Or, voici qu’à l’instant où la vente va commencer, l’un des frères tertiaires accourt et crie, du plus loin qu’il le peut : "Arrêtez, mon Père, arrêtez ! Je sais bien que nous avons une dette à payer mais, grâce à Dieu, vous avez un autre moyen de l’acquitter ! Je ne suis qu’un pauvre mulâtre et j’appartiens à l’Ordre qui m’a toujours traité avec bonté alors que je lui suis, pour tout dire, inutile ! Vendez-moi donc ! Accordez-moi cette faveur, je vous en supplie et peut-être quelqu’un me fera-t-il travailler comme je le dois !"
Une naissance singulière
Étonnante demande, l’on en conviendra mais il est vrai que celui qui la formule n’est pas moins surprenant. Frère Martin de Porrès, que tout le monde, dans son dos, appelle "frère Martin de la Charité", mystique comblé de dons hors du commun, thaumaturge, capable, sans même s’en apercevoir, des miracles les plus improbables, est bien le seul à s’imaginer qu’il n’est d’aucune utilité aux fils de saint Dominique alors qu’il est, au Pérou et dans toute l’Amérique latine, certainement leur plus brillante lumière… Mais il est vrai que le jeune religieux est porteur de deux "tares" aux yeux de la société de son temps : sa couleur et sa naissance irrégulière…

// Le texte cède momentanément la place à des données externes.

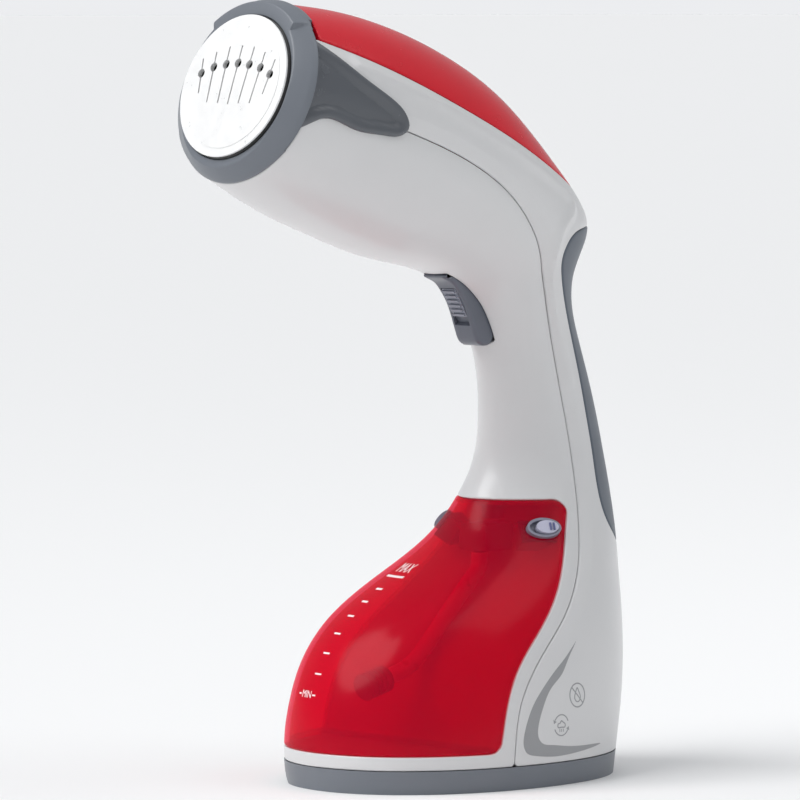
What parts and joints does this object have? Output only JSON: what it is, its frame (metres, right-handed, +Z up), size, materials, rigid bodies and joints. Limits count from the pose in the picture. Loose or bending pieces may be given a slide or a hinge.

Martin est venu au monde le 9 décembre 1579, de la liaison d’un noble officier espagnol, Don Juan de Porrès, et d’une esclave noire panaméenne affranchie, Anna Vélasquez. La chose n’est pas rare car, à défaut de contracter une union honorable avec une jeune fille de leur milieu, de tels partis étant rares aux colonies, ces hommes prennent des concubines de couleur, qu’ils ont parfois la bonté de libérer, telle Anna, mais qu’ils n’auraient jamais l’idée d’épouser et abandonnent sans vergogne. Martin est encore un tout petit garçon et sa sœur un bébé lorsque son père juge humiliant de se montrer avec des enfants à la peau trop foncée et aux cheveux trop crépus à son goût… Il disparaît, abandonnant sans ressource sa compagne et leur progéniture.
Déconcertants pouvoirs de guérison
Pour Martin, la blessure restera vive et le renverra à sa condition de fils d’esclave, de marchandise humaine que l’on peut vendre ou échanger à sa guise. Loin de s’en aigrir, il y puisera une humilité qui se transformera un jour en sainteté rayonnante. Il souffre de l’abandon de son père, des soucis de sa mère, de leur pauvreté, de leur condition infamante mais, au lieu de se replier sur ses propres malheurs, il se tourne vers ceux qui sont plus malheureux que lui et qu’il secourt, au désespoir de sa mère, comme s’il en avait les moyens.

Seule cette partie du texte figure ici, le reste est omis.